The warning lands as April registered the worst month for DeFi security in four years, with exploits recorded on 27 of 30 days. CertiK attributes the spike to AI-powered attack engines that can run continuous vulnerability scans for days or weeks at marginal cost. A single attacker can deploy $10,000 to $20,000 in compute against a target protocol, while defenders operate under fixed project budgets across thousands of clients. The asymmetry, Gu argued, has turned protocol security into an "unfair game" tilted toward malicious actors, with infinite-resource adversaries probing high-TVL contracts around the clock.

Two of April's headline incidents were attributed to North Korean cyber units. Drift Protocol and Kelp Dao were exploited in coordinated operations that drained close to $600 million from the two lending pools combined. The attacks underscored how state-aligned actors continue to target DEX infrastructure and onchain lending venues with industrial-grade tradecraft. Forensic teams have linked Lazarus-affiliated wallets to a growing share of large-ticket thefts this cycle, with stolen funds typically funneled through mixers and cross-chain bridges before resurfacing on opaque OTC desks within hours of the initial breach.

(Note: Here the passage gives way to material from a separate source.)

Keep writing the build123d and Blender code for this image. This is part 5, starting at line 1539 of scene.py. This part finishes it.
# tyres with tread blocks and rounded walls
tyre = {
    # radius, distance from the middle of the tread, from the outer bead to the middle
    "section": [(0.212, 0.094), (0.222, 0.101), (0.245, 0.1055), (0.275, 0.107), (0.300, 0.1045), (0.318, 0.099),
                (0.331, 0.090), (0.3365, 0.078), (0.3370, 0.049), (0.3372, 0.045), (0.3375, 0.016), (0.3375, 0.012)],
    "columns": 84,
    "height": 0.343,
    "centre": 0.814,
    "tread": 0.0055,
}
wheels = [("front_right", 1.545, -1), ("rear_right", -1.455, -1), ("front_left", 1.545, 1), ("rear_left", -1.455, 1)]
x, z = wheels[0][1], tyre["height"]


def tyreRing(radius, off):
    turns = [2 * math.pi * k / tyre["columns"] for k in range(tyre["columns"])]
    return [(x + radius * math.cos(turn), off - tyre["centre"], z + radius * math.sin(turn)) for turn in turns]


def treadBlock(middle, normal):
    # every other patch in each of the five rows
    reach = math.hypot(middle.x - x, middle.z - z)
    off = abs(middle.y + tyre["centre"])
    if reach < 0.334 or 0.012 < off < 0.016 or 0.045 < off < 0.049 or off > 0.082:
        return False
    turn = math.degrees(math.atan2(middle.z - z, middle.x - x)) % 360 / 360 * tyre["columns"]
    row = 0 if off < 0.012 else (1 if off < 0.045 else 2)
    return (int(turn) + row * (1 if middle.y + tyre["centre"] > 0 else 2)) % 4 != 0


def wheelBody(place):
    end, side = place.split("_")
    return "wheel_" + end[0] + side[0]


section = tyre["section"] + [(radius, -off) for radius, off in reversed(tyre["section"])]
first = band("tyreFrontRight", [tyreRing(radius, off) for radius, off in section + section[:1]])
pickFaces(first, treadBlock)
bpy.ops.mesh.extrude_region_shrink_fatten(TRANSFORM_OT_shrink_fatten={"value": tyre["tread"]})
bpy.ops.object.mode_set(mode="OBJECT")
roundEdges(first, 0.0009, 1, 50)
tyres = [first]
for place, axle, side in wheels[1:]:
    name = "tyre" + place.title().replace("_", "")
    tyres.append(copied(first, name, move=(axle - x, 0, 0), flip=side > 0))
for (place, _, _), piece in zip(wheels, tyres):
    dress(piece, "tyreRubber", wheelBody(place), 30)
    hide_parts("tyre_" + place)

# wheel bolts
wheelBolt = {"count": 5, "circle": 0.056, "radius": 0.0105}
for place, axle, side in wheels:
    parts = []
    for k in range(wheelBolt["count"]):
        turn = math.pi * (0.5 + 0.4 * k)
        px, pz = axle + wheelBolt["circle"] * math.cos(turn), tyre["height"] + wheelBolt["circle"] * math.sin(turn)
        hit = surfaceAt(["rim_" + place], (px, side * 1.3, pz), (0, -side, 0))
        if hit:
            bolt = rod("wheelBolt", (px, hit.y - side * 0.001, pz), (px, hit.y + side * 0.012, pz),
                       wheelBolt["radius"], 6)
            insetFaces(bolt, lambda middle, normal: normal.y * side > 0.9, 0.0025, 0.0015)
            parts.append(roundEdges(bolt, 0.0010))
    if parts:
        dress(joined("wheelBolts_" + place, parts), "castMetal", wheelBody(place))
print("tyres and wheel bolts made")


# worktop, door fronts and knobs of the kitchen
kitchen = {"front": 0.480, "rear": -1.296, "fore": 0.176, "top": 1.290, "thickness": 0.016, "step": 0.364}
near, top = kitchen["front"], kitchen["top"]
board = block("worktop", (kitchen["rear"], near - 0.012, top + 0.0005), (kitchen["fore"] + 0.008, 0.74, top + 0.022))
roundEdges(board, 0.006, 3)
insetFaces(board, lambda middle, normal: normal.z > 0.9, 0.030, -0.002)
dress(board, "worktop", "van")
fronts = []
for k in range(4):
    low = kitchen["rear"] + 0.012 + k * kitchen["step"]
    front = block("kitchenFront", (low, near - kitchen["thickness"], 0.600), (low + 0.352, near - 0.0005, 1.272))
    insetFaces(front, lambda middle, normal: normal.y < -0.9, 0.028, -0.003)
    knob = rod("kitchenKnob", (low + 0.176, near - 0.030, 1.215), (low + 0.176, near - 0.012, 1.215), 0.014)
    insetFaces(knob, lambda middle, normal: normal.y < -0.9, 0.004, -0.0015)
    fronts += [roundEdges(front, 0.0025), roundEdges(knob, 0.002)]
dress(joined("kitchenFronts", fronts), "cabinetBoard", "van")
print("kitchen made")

The cumulative damage is staggering. On-chain data shows more than $1.1 billion has been lost to DeFi exploits over the trailing twelve months, with cross-chain bridges remaining the single most exploited attack surface. The February 2025 Bybit incident, which drained roughly $1.46 billion in Bitcoin and related assets, still stands as the largest single hack on record. Security analysts argue that until bridge architecture, multisig hygiene, and cold wallet custody standards converge across major venues, institutional rotation onchain will continue to encounter resistance from risk committees and underwriters.
Parallel to the security crisis, U.S. enforcement actions are intensifying. The Securities and Exchange Commission charged Nathan Fuller of Cypress, Texas with running a $12.3 million crypto fraud scheme that raised funds from roughly 150 investors. Operating through Privvy Investments LLC and the assumed name Gateway Digital Investments between October 2022 and mid-2024, Fuller allegedly promised returns of 40% to 50% within 30 to 45 days, with some investors told they could clear 100% in 21 days. He claimed funds were secured by a surety bond, FDIC insurance, and professional liability coverage. None of those representations were true, the complaint alleges.

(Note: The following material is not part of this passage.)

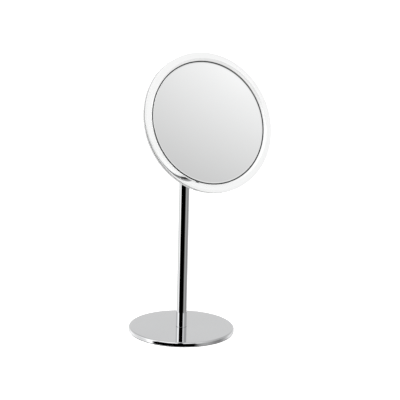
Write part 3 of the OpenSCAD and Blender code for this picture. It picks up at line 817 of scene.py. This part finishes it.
low = ramp([(-180, 0.93), (-158, 0.95), (-146, 1.3), (-134, 1.4), (-118, 1.2), (-98, 1.06), (-84, 1.2), (-74, 1.75), (-66, 1.8), (-63, 0.8), (-60, 0.0),
            (30, 0.0), (35, 0.18), (42, 0.42), (50, 0.56), (60, 0.58), (70, 0.48), (80, 0.37), (94, 0.33), (110, 0.62), (130, 1.12), (146, 1.02), (160, 0.9), (180, 0.93)])
mid = ramp([(-180, 0.75), (-140, 0.78), (-115, 0.9), (-88, 1.4), (-74, 2.1), (-58, 2.1), (-55, 1.0), (-52, 0.0),
            (30, 0.0), (34, 1.0), (37, 1.6), (46, 1.5), (50, 0.96), (53, 0.93), (60, 0.85), (78, 0.68), (95, 0.62), (130, 0.70), (180, 0.75)])
high = ramp([(-180, 0.75), (-140, 0.78), (-115, 0.85), (-85, 1.1), (-60, 1.5), (-30, 1.5), (-9, 1.3), (-6, 0.0), (5, 0.0), (8, 1.3), (30, 1.3), (37, 1.1), (44, 0.97), (51, 0.935), (60, 0.85), (78, 0.68), (95, 0.62), (130, 0.70), (180, 0.75)])
lift_deg = math_node(nt, "MULTIPLY", lift, 180 / pi)
to_mid = remap(nt, lift_deg, 1.0, 9.0, 0.0, 1.0)
to_high = remap(nt, lift_deg, 23.0, 28.0, 0.0, 1.0)
fade = math_node(nt, "MULTIPLY_ADD", lift_deg, -0.0135, 1.42)
fade = math_node(nt, "MINIMUM", math_node(nt, "MAXIMUM", fade, 0.78), 1.22)
top = remap(nt, lift_deg, 41.0, 57.0, 0.0, 0.5)


def lerp(f, a, b):
    return math_node(nt, "ADD", math_node(nt, "MULTIPLY", math_node(nt, "SUBTRACT", 1.0, f), a), math_node(nt, "MULTIPLY", f, b))


upper = math_node(nt, "MULTIPLY", lerp(to_high, mid, high), math_node(nt, "ADD", fade, top))
light = lerp(to_mid, low, upper)
lp = nt.nodes.new("ShaderNodeLightPath")
light = lerp(lp.outputs["Is Camera Ray"], light, 0.992)
nt.links.new(light, bg.inputs["Strength"])
bg.inputs["Color"].default_value = (1, 1, 1, 1)

key_data = bpy.data.lights.new("key", "AREA")
key_data.shape, key_data.size, key_data.size_y, key_data.energy = "RECTANGLE", 1.6, 1.2, 12.0
key = bpy.data.objects.new("key", key_data)
scene.collection.objects.link(key)
key.location = (-1.6, -1.2, 2.2)
key.rotation_euler = (Vector((0, 0, 0.3)) - Vector(key.location)).to_track_quat("-Z", "Y").to_euler()
key.visible_glossy = False
key.visible_transmission = False

scene.view_settings.view_transform = "Standard"
scene.view_settings.look = "None"
scene.view_settings.exposure = 0.0
scene.view_settings.gamma = 1.0
scene.cycles.max_bounces = 24
scene.cycles.transmission_bounces = 24
scene.cycles.glossy_bounces = 12
scene.cycles.transparent_max_bounces = 12
scene.cycles.caustics_reflective = True
scene.cycles.caustics_refractive = True
scene.cycles.blur_glossy = 0.0
scene.cycles.sample_clamp_indirect = 6.0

At the center of the pitch was a fictitious suite of proprietary AI trading bots marketed as high-frequency arbitrage engines operating across crypto platforms. Regulators allege the bots never functioned as represented. Of the $12.3 million raised, roughly $6.2 million was diverted to personal expenses and about $5.5 million was recycled to earlier investors in classic Ponzi fashion, supported by fabricated account statements and bogus correspondence from fictitious entities. The SEC is seeking permanent injunctions, disgorgement of ill-gotten gains, and civil penalties. The action follows last month's charges against crypto executive Donald Basile in a separate $16 million scheme.
Two narratives are colliding this cycle. On one side, AI is industrializing financial crime, compressing the cost of both protocol exploits and retail-investor fraud while enabling adversaries to scale faster than defenders or auditors can respond. On the other, regulators are leaning into traditional securities enforcement, treating AI-branded crypto products as the latest vehicle for unregistered offerings and misappropriation. The thematic arc connecting CertiK's institutional warning, the April exploit wave, and the SEC's fraud actions is the same: until security, custody, and disclosure standards mature, the trillion-dollar migration onchain will remain bottlenecked by trust, not technology.